There is an engineering problem, that when asked to solve, top teams of lawyers, doctors, and business leaders perform poorly. However, there’s one demographic that when asked consistently performs well: kindergartners

The problem involves masking tape, spaghetti sticks, and a 30-minute time constraint. Lastly, like all good complex engineering problems, it includes marshmallows.

It’s called the Marshmallow Design Challenge. And it’s brilliant.

Put into motion by Peter Skillman, this challenge has been applied to thousands of teams all over the world. And yet, the kindergarten students remain as the team to beat.

They aren’t the smartest or the most skilled. They aren’t the best-equipped. In fact, most kindergartners have trouble counting past 20 or reading words longer than 5 letters.

But these kids do have something at their disposal that almost every other team of older, wiser, more talented people fail to capitalize on: they have simplicity.


In his Ted Talk introducing this challenge, Skillman laid out two trends that he saw within the kindergarten groups that helped increase their effectiveness and simplicity.

In most groups of kids he observed these trends:

  1. They don’t waste time seeking power.
  2. They don’t sit around talking about the problem.

In studying how groups of kids approach a unique and challenging problem like the Marshmallow Design Challenge, Peter Skillman didn’t just stumble on a funny paradigm.

He discovered underlying truths about the reality of how to live simply.

And somewhere along the way, those truths that are so normal in our kindergarten classes often become unrecognizable in our professional and adult lives.

As we grow, we are confronted by a number of myths that if accepted, shift our lives away from simplicity.

If you want to debunk those myths and live a simple life, below are some truths that, if embraced, could help you reach that goal.


Eulogy Virtues, Not Resume Virtues

Myth: Your professional accomplishments are the most important thing about you.

Have you realized that no one ever talks about a professional CV at a funeral? I’ve only been to a small number of funerals in life so far, but I’ve never seen someone’s loved one stand up and with tears running down their face, choke back the sentence, “but he was the top-earning Vice-President of the entire Southeast region.”

I’m not trying to be insensitive, but you see the point?

At funerals, you don’t praise someone’s accomplishments as much as you praise who that person was. You likely won’t hear about mergers, trophies, or promotions. You’ll often hear things like,

  • “He was such a kind and loving person.”
  • “She was the most generous person I had ever met.”
  • “He never met a stranger.”

What matters in the end isn’t the status you earn, but the characteristics that you demonstrate.

If you want a great challenge, take some time and write down what you would want to be said of you at your funeral and then set off to become those things.

Focusing on your eulogy virtues will help you live a simpler life by reminding you what is important and by filtering out the things that won’t matter as much in the end.

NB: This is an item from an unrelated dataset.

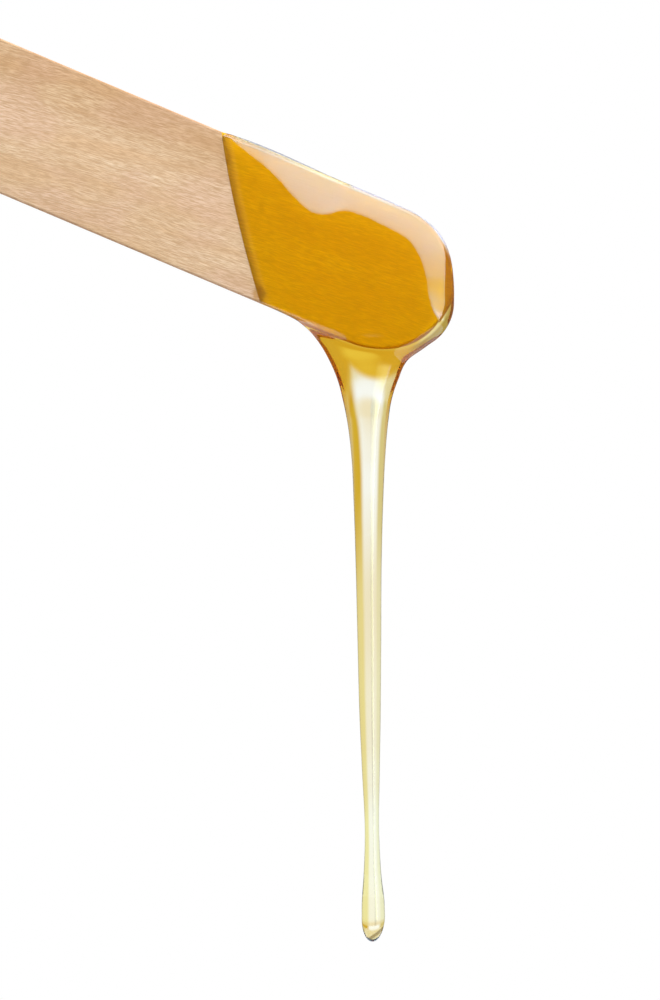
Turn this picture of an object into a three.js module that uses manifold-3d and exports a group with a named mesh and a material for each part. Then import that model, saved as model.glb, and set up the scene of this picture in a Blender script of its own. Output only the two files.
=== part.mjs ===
// A wooden waxing spatula whose blade has been dipped in warm honey wax. The wax coats the blade,
// gathers into a funnel under its lower rim and runs off in one long strand that ends in a drop.
//
// Millimetres, +Z up, +X to the right. The broad front face of the stick looks towards -Y and lies
// in the plane y = 0. The origin is on that face, where finger and thumb hold the handle. The blade
// points to the right and down by the tilt, and the strand hangs straight down.

import * as THREE from 'three';
import { mergeVertices } from 'three/addons/utils/BufferGeometryUtils.js';
import Module from 'manifold-3d';

const wasm = await Module();
wasm.setup();

// ---- the stick ----
const stickLength = 150;
const stickWidth = 18;
const stickThickness = 1.6;
const edgeBreak = 0.15; // the tumbled edge between the broad faces and the rim
const tilt = THREE.MathUtils.degToRad(22.9); // how far the blade points below the level
const gripFromEnd = 30; // from the tip of the handle to the middle of the grip
const faceStep = 12; // spacing of the cross rows on the straight part of the faces
const endSteps = 10; // steps round each quarter of the round ends

// ---- the coat of wax on the blade ----
const coatUpperReach = 35.2; // coated length along the upper edge, from the blade's tip
const coatLowerReach = 21.8; // coated length along the lower edge, from the blade's tip
const coatBow = 0.5; // how far the dip line bows towards the handle
const filmThickness = 1; // wax on each broad face
const beadStart = 0.3; // wax standing out from the rim, where the coat begins
const beadShoulder = 0.45; // the same where the upper edge meets the round end
const beadNose = 0.65; // the same at the tip
const beadHeel = 1.75; // the same at its fattest, below the tip
const beadSill = 1.0; // the same over the funnel
const beadClearance = 0.1; // between the bead and the wood's rim
const beadSteps = 44;

// ---- the wax that runs off ----
const runOffset = -1.45; // the strand's line, sideways from the centre of the blade's round end
const funnelHalfWidth = 6; // at the level of the blade's lowest point
const funnelHalfDepth = 2.25; // front to back, at the same level
const funnelDecay = 4.3; // height over which the funnel's flare falls off
const funnelRise = 3.6; // how far the funnel climbs the rim above its lowest point
const funnelTopHalfDepth = 1.5;
const funnelMouth = 8.8; // the funnel's greatest half width, where it runs up the rim
const funnelLean = 1.4; // how far its top shifts towards the handle
const throatBelowRim = 11.7; // from the blade's lowest point to the funnel's flat underside
const funnelClearance = 0.2; // between the funnel and the coat above it
const strandTopRadius = 2.0;
const strandMiddleRadius = 1.45;
const strandNeckRadius = 0.95;
const strandLength = 53.6; // from the swing axis to the drop
const swingGap = 0.3; // between the funnel's underside and the strand's round head
const dropRadius = 1.6;
const dropLength = 6.8;
const dropGap = 0.3; // between the strand and its drop
const roundSides = 24;

// ---- worked out from the above ----
const endRadius = stickWidth / 2;
const bladeCentre = stickLength - endRadius - gripFromEnd; // of the round end, along the stick
const handleCentre = endRadius - gripFromEnd;
const upperRun = coatUpperReach - endRadius; // straight part of the coated rim, upper edge
const lowerRun = coatLowerReach - endRadius;
const arcRun = Math.PI * endRadius;
const rimRun = upperRun + arcRun + lowerRun;
const midThickness = stickThickness / 2;
const funnelUnderside = -endRadius - throatBelowRim;
const swingHeight = funnelUnderside - swingGap - strandTopRadius;
const strandFoot = -strandLength;
const dropTop = strandFoot - dropGap;

const birch = new THREE.MeshStandardMaterial({ color: 0xdab894, roughness: 0.75, metalness: 0 });
const wax = new THREE.MeshStandardMaterial({ color: 0xd89506, roughness: 0.12, metalness: 0 });
const thinWax = new THREE.MeshStandardMaterial({ color: 0xeadc96, roughness: 0.08, metalness: 0 });

// A closed geometry as a manifold-3d solid, and a solid back as a geometry.
function toSolid(geometry) {
  const bare = geometry.clone();
  bare.deleteAttribute('normal');
  bare.deleteAttribute('uv');
  const merged = mergeVertices(bare, 1e-4);
  return new wasm.Manifold(new wasm.Mesh({
    numProp: 3,
    vertProperties: Float32Array.from(merged.attributes.position.array),
    triVerts: Uint32Array.from(merged.index.array),
  }));
}

function toGeometry(solid) {
  const mesh = solid.getMesh();
  const geometry = new THREE.BufferGeometry();
  geometry.setAttribute('position', new THREE.BufferAttribute(mesh.vertProperties, 3));
  geometry.setIndex(new THREE.BufferAttribute(mesh.triVerts, 1));
  geometry.computeVertexNormals();
  return geometry;
}

// The stations of the stick from handle to blade: where each lies along the stick and how wide the
// outline is there, for an outline drawn in from the rim by the given inset.
function stickStations(inset) {
  const radius = endRadius - inset;
  const arc = [];
  for (let i = 0; i < endSteps; i += 1) {
    const angle = ((i + 0.5) / endSteps) * (Math.PI / 2);
    arc.push([radius * Math.cos(angle), radius * Math.sin(angle)]);
  }
  const rows = Math.ceil((bladeCentre - handleCentre) / faceStep);
  const stations = arc.map(([along, half]) => [handleCentre - along, half]);
  for (let i = 0; i <= rows; i += 1) {
    stations.push([THREE.MathUtils.lerp(handleCentre, bladeCentre, i / rows), radius]);
  }
  arc.reverse();
  arc.forEach(([along, half]) => stations.push([bladeCentre + along, half]));
  return stations;
}

// The stick is a box of unit size whose rows are moved to the stations. It has four levels through
// its thickness, and the two outer ones are drawn in by the edge break.
function spatulaGeometry() {
  const full = stickStations(0);
  const drawnIn = stickStations(edgeBreak);
  const count = full.length - 1;
  const levels = [0, edgeBreak, stickThickness - edgeBreak, stickThickness];
  const geometry = new THREE.BoxGeometry(1, 1, 1, count, levels.length - 1, 1);
  const position = geometry.attributes.position;
  for (let i = 0; i < position.count; i += 1) {
    const row = Math.round((position.getX(i) + 0.5) * count);
    const level = Math.round((position.getY(i) + 0.5) * (levels.length - 1));
    const outer = level === 0 || level === levels.length - 1;
    const [along, half] = (outer ? drawnIn : full)[row];
    position.setXYZ(i, along, levels[level], position.getZ(i) * 2 * half);
  }
  geometry.computeVertexNormals();
  return geometry;
}

// A point of the coated rim, in the plane of the blade: run is the distance along the rim from the
// upper end of the coat, round the tip and back, and outward is how far off the wood it lies.
function rimPoint(run, outward) {
  const reach = endRadius + outward;
  if (run < upperRun) {
    return new THREE.Vector2(bladeCentre - upperRun + run, reach);
  }
  if (run < upperRun + arcRun) {
    const angle = Math.PI / 2 - (run - upperRun) / endRadius;
    return new THREE.Vector2(bladeCentre + reach * Math.cos(angle), reach * Math.sin(angle));
  }
  return new THREE.Vector2(bladeCentre - (run - upperRun - arcRun), -reach);
}

// How far the bead of wax stands out from the rim, rising and falling smoothly between its named
// sizes. The places on the round end are angles from the stick's own centre line.
function beadOutward(run) {
  const atAngle = (degrees) => upperRun + endRadius * THREE.MathUtils.degToRad(90 - degrees);
  const places = [
    [0, beadStart],
    [upperRun, beadShoulder],
    [atAngle(5), beadNose],
    [atAngle(-26), beadHeel],
    [atAngle(-70), beadSill],
    [rimRun, beadStart],
  ];
  const next = Math.max(1, places.findIndex(([place]) => place >= run));
  const [from, low] = places[next - 1];
  const [to, high] = places[next];
  return THREE.MathUtils.lerp(low, high, THREE.MathUtils.smoothstep(run, from, to));
}

function rimLine(outwardAt) {
  const points = [];
  for (let i = 0; i <= beadSteps; i += 1) {
    const run = (rimRun * i) / beadSteps;
    points.push(rimPoint(run, outwardAt(run)));
  }
  return points;
}

// An outline in the plane of the blade, as a plate between two depths.
function plate(outline, front, back) {
  const geometry = new THREE.ExtrudeGeometry(new THREE.Shape(outline), {
    depth: back - front,
    bevelEnabled: false,
  });
  geometry.rotateX(Math.PI / 2);
  geometry.translate(0, back, 0);
  return geometry;
}

// The wax on a broad face: the outline of the blade from the dip line to the tip.
function filmGeometry(front, back) {
  const outline = rimLine(() => 0);
  const upper = outline[0];
  const lower = outline[outline.length - 1];
  const bow = upper.clone().add(lower).multiplyScalar(0.5);
  bow.x -= 2 * coatBow;
  const dipLine = new THREE.QuadraticBezierCurve(lower, bow, upper).getPoints(8);
  return plate(outline.concat(dipLine.slice(1, -1)), front, back);
}

// The bead round the rim joins the wax of the two faces, so it is as deep as stick and films.
function beadGeometry() {
  const inner = rimLine(() => beadClearance);
  const outer = rimLine((run) => beadClearance + beadOutward(run));
  return plate(outer.concat(inner.reverse()), -filmThickness, stickThickness + filmThickness);
}

// The funnel is a tapering oval column. It is measured from the centre of the blade's round end,
// and the coated blade with its clearance is cut out of its top.
function funnelGeometry(coatMatrix) {
  const top = -endRadius + funnelRise;
  const height = top - funnelUnderside;
  const column = new THREE.CylinderGeometry(1, 1, height, roundSides, 14);
  column.rotateX(Math.PI / 2);
  column.translate(0, 0, (top + funnelUnderside) / 2);
  const position = column.attributes.position;
  for (let i = 0; i < position.count; i += 1) {
    const z = position.getZ(i);
    const fade = Math.exp((z + endRadius) / funnelDecay);
    const flare = strandTopRadius + (funnelHalfWidth - strandTopRadius) * fade;
    const halfWidth = Math.min(flare, funnelMouth);
    const bulge = strandTopRadius + (funnelHalfDepth - strandTopRadius) * fade;
    const climb = THREE.MathUtils.smoothstep(z, -endRadius, top);
    const halfDepth = THREE.MathUtils.lerp(Math.min(bulge, funnelHalfDepth), funnelTopHalfDepth, climb);
    position.setX(i, runOffset - funnelLean * climb + position.getX(i) * halfWidth);
    position.setY(i, position.getY(i) * halfDepth);
  }
  const around = rimLine((run) => beadClearance + beadOutward(run) + funnelClearance);
  const reach = funnelHalfWidth + stickWidth;
  around.push(new THREE.Vector2(bladeCentre - upperRun - reach, -endRadius - funnelClearance));
  around.push(new THREE.Vector2(bladeCentre - upperRun - reach, endRadius));
  const blade = plate(around, -stickWidth, stickWidth).applyMatrix4(coatMatrix);
  return toGeometry(toSolid(column).subtract(toSolid(blade)));
}

// The strand hangs from a round head whose centre is the swing axis, so that it turns under the
// funnel without touching it. It thins towards the drop.
function strandGeometry() {
  const profile = [new THREE.Vector2(0, strandFoot)];
  const taper = new THREE.SplineCurve([
    new THREE.Vector2(strandNeckRadius * 1.15, strandFoot),
    new THREE.Vector2(strandNeckRadius, strandFoot * 0.9),
    new THREE.Vector2((strandNeckRadius + strandMiddleRadius) / 2, strandFoot * 0.7),
    new THREE.Vector2(strandMiddleRadius, strandFoot * 0.4),
    new THREE.Vector2((strandMiddleRadius + strandTopRadius) / 2, strandFoot * 0.12),
    new THREE.Vector2(strandTopRadius, 0),
  ]);
  profile.push(...taper.getPoints(18));
  const head = 6;
  for (let i = 1; i < head; i += 1) {
    const angle = (i / head) * (Math.PI / 2);
    profile.push(new THREE.Vector2(strandTopRadius * Math.cos(angle), strandTopRadius * Math.sin(angle)));
  }
  profile.push(new THREE.Vector2(0, strandTopRadius));
  return new THREE.LatheGeometry(profile, roundSides).rotateX(Math.PI / 2);
}

function dropGeometry() {
  const bottom = dropTop - dropLength;
  const belly = bottom + dropRadius;
  const profile = [];
  const round = 6;
  for (let i = 0; i <= round; i += 1) {
    const angle = (i / round - 1) * (Math.PI / 2);
    profile.push(new THREE.Vector2(dropRadius * Math.cos(angle), belly + dropRadius * Math.sin(angle)));
  }
  profile[0].x = 0;
  const shoulder = new THREE.SplineCurve([
    new THREE.Vector2(dropRadius, belly),
    new THREE.Vector2(dropRadius * 0.94, belly + dropRadius * 0.9),
    new THREE.Vector2(strandNeckRadius * 1.15, dropTop),
  ]);
  profile.push(...shoulder.getPoints(6).slice(1), new THREE.Vector2(0, dropTop));
  return new THREE.LatheGeometry(profile, roundSides).rotateX(Math.PI / 2);
}

function named(name, geometry, material) {
  const mesh = new THREE.Mesh(geometry, material);
  mesh.name = name;
  return mesh;
}

const spatula = new THREE.Group();

// The stick and its coat lie along the tilted centre line.
const blade = new THREE.Group();
blade.rotation.y = tilt;
const waxBack = stickThickness + filmThickness;
blade.add(named('wooden_spatula', spatulaGeometry(), birch));
blade.add(named('wax_front_film', filmGeometry(-filmThickness, 0), wax));
blade.add(named('wax_back_film', filmGeometry(stickThickness, waxBack), wax));
blade.add(named('wax_edge_bead', beadGeometry(), wax));
spatula.add(blade);

// What runs off hangs plumb, below the centre of the blade's round end.
const runOff = new THREE.Group();
runOff.position.set(bladeCentre * Math.cos(tilt), midThickness, -bladeCentre * Math.sin(tilt));
const fromBlade = new THREE.Matrix4().makeRotationY(tilt);
const toRunOff = new THREE.Matrix4().makeTranslation(runOff.position).invert().multiply(fromBlade);
runOff.add(named('wax_funnel', funnelGeometry(toRunOff), wax));

const hanging = new THREE.Group();
hanging.position.set(runOffset, 0, swingHeight);
hanging.add(named('wax_strand', strandGeometry(), thinWax));
hanging.add(named('wax_drop', dropGeometry(), thinWax));
runOff.add(hanging);
spatula.add(runOff);

export default spatula;
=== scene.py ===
"""Looks for a wooden waxing spatula whose blade is coated in warm honey wax.

The stick is bare birch. The wax is one clear body: it wraps the blade, gathers in a funnel under the
lower rim and runs off in a strand that ends in a drop. Its surface is worked out as a level set of a
few smooth functions and meshed.

Lengths named with MM are in millimetres. Blender's own units are metres.
"""

import math

import bpy
import numpy as np
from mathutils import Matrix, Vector


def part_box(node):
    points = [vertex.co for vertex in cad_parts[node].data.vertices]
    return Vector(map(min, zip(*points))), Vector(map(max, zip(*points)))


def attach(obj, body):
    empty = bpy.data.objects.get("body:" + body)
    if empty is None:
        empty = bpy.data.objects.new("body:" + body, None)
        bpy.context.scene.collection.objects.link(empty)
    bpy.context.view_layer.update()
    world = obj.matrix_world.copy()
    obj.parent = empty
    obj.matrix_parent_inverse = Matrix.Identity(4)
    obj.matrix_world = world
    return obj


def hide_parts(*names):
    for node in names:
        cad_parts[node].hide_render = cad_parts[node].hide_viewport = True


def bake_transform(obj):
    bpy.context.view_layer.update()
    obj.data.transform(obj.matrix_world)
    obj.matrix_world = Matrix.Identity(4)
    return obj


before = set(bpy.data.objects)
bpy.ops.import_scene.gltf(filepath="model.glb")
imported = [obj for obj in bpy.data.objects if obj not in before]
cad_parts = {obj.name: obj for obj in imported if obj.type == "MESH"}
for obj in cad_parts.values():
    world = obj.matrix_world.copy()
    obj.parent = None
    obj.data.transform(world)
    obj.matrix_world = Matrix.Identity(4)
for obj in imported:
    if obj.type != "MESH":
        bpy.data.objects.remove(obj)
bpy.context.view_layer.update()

# ---- the stick ----
METRES = 0.001  # one millimetre
END_RADIUS_MM = 9.0
EDGE_ROUND_MM = 0.28
ARC_STEPS = 40
SIDE_STEPS = 60
EDGE_STEPS = 5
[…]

Status Transactions Are a Waste of Time

Myth: Living simply means living in isolation.

When I started thinking about what it would mean to live a simple life, my first thought was that I needed to cut back on my interactions, pursue isolation, and seek out peace and quiet.

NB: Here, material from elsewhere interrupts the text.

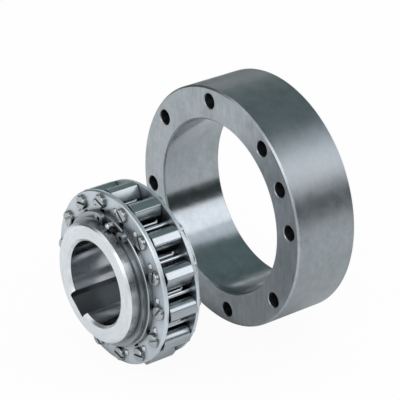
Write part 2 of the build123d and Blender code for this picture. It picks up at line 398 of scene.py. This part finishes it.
def set_floor():
    """A white floor that is darker far out, with a painted shadow between the units, which mostly
    steel mirrors.

    It is seen almost as bright as the backdrop, but still shaded by the object.
    """
    floor = plane("floor", FLOOR_SIDE, FLOOR_SIDE, (0.0, 0.0, 0.0))
    made, graph = new_material("floor_white")
    place = graph.here()
    near = graph.spread(graph.length(place), 1.0, 0.0, *FLOOR_FADE, "SMOOTHSTEP")
    # Painted shadow: the floor's colour is darkened in an oval between the two units
    oval = graph.node("ShaderNodeMapping", vector_type="TEXTURE")
    graph.feed(oval.inputs["Vector"], place)
    graph.feed(oval.inputs["Location"], PAINTED_SHADOW_PLACE)
    graph.feed(oval.inputs["Scale"], PAINTED_SHADOW_SIZE)
    share_out = graph.length(oval.outputs[0])
    painted_shadow = graph.spread(share_out, PAINTED_SHADOW_TONE, 1.0, PAINTED_SHADOW_CORE, 1.0, "SMOOTHSTEP")

    matt = graph.node("ShaderNodeBsdfDiffuse")
    paint = graph.mix(near, FLOOR_FAR, FLOOR_NEAR)
    graph.feed(matt.inputs["Color"], graph.mix(1.0, paint, painted_shadow, blend_type="MULTIPLY"))
    glow = graph.node("ShaderNodeEmission")
    graph.feed(glow.inputs["Color"], WHITE)
    graph.feed(glow.inputs["Strength"], 1.0)
    both = graph.node("ShaderNodeMixShader")
    mirrored = graph.math("MULTIPLY", graph.math("MULTIPLY", near, painted_shadow), FLOOR_MIRRORED)
    graph.feed(both.inputs[0], seen(graph, FLOOR_SEEN, mirrored))
    graph.feed(both.inputs[1], matt.outputs[0])
    graph.feed(both.inputs[2], glow.outputs[0])
    graph.result(both)
    floor.data.materials.append(made)


def towards(turn, lift, distance):
    """A place at an angle from +Y towards +X, and an angle above the horizon, in degrees."""
    turn, lift = radians(turn), radians(lift)
    way = Vector((cos(lift) * sin(turn), cos(lift) * cos(turn), sin(lift)))
    return LOOK_AT + way * distance


def card(name, turn, lift, distance, width, height, colour):
    """A matt card out of the picture that only the steel mirrors."""
    place = towards(turn, lift, distance)
    board = plane(name, width, height, place, LOOK_AT - place)
    made, graph = new_material(name)
    matt = graph.node("ShaderNodeBsdfDiffuse")
    graph.feed(matt.inputs["Color"], colour)
    graph.result(matt)
    board.data.materials.append(made)
    board.visible_camera = False
    board.visible_shadow = False
    board.visible_diffuse = False


def softbox(name, turn, lift, distance, width, height, glow, colour=WHITE):
    """An area lamp aimed at the object. glow is how bright its face is, white paper being 1."""
    data = bpy.data.lights.new(name, "AREA")
    data.shape = "RECTANGLE"
    data.size = width
    data.size_y = height
    data.energy = glow * pi * width * height
    data.color = colour
    made = place_in_scene(name, data)
    made.location = towards(turn, lift, distance)
    made.rotation_euler = (LOOK_AT - made.location).to_track_quat("-Z", "Y").to_euler()


bpy.context.scene.view_settings.view_transform = "Standard"
set_camera()
set_world()
set_floor()

# Two angles in degrees, then a distance, a width and a height in metres
card("dark_ceiling", -18.0, 58.0, 1.9, 3.2, 2.4, (0.47, 0.61, 0.61))
card("grey_corner", -62.0, 9.0, 2.3, 2.0, 0.6, (0.52, 0.58, 0.59))
card("dark_left", -110.0, 24.0, 2.2, 2.0, 1.7, (0.10, 0.13, 0.13))
card("dark_front", 130.0, 72.0, 2.0, 2.4, 1.3, (0.08, 0.11, 0.11))
card("dark_right", 105.0, 19.0, 2.2, 1.7, 1.7, (0.08, 0.11, 0.11))
card("dark_skirting", 60.0, 7.5, 2.1, 2.2, 0.60, (0.09, 0.12, 0.12))
softbox("softbox_right", 38.0, 34.5, 1.5, 0.95, 0.90, 1.04, (0.95, 0.96, 1.03))
softbox("softbox_front", 146.0, 36.0, 1.8, 1.3, 0.75, 1.5)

While finding moments of rest in a chaotic world is necessary, seeking to isolate yourself in the name of simplicity most likely won’t be your best practice.

It’s still possible to thrive in your interactions and live a simple life. You just have to be willing to cut back on your status transactions.

Anytime you meet someone new, if you get introduced to a new client, team, or group of friends, there is a temptation to assert your status and recognize the statuses of those you meet.

While honor and respect are both great practices, status transactions are really more about how or where we measure up to those around us. It’s the yardstick mentality.

Simplicity doesn’t have anything in common with comparison.

You can grow towards simplicity as you become more comfortable with who you are and where you are going.


De-Escalate As Much as Possible

Myth: Living simply means hiding your problems.

Have you noticed that people who live simply have seemingly mastered the art of never having problems? It’s like everything isn’t really that big of a deal to them.

For me, there has been a correlation between growing up and wanting to talk about my problems. When you ask kids how they are doing, they rarely tell you, “I’m busy, stressed, and just could use a break.”

But when people ask me how I’m doing, I find that my default answer can easily become “I’m busy and tired.”

When people live simply, it’s not that don’t have problems, or that things aren’t a big deal. Instead, they have learned to de-escalate rather than escalate.

A de-escalator is someone who brings peace to situations rather than chaos, someone who doesn’t disagree with everything but tries to see things from other perspectives. De-escalators know that life is often bigger than the day to day problems, so they can rise above the fray rather than getting caught up in the struggle.

In Skillman’s experiment, rather than talk, the Kindergarteners just got to work.

The same is true for those who live simply. They’ve chosen to talk less about their problems which gives them more time for figuring out solutions.


Clarity over Complexity

Myth: Simplicity is silly and complexity is cool.

Growing up, I bought into the thought that complexity was cool. That being busy and doing complicated things was a measure of success and accomplishment.

As I’ve grown up, I’ve started to notice and appreciate the inverse of that trend.

Some of the people I look up to the most are people who have learned how to take the potentially complicated and hectic aspects of life and make them simplified.

That’s why my appreciation for first-grade teachers, nurses, and editors has skyrocketed.

To live simply, aim to reduce moments of complexity.


Conclusion

Simplicity is not synonymous with easiness. In fact, simplicity allows you and me to better understand ourselves and our environments.

Simplicity is hard-won. It is earned through understanding, appreciation, and fighting against cultural norms to recapture what once came so naturally.

If you look up the word simplicity in the dictionary, you’ll find these definitions:

  1. freedom from complexity, intricacy, or division into parts: an organism of great simplicity.
  2. absence of luxury, pretentiousness, ornament, etc.; plainness: a life of simplicity.
  3. freedom from deceit or guile; sincerity; artlessness; naturalness: a simplicity of manner.

I’d be happy if, at the end of the day, people could say about me: he was freed from complexity and division, he wasn’t pretentious and he was sincere and free of deceit. He lived a simple life.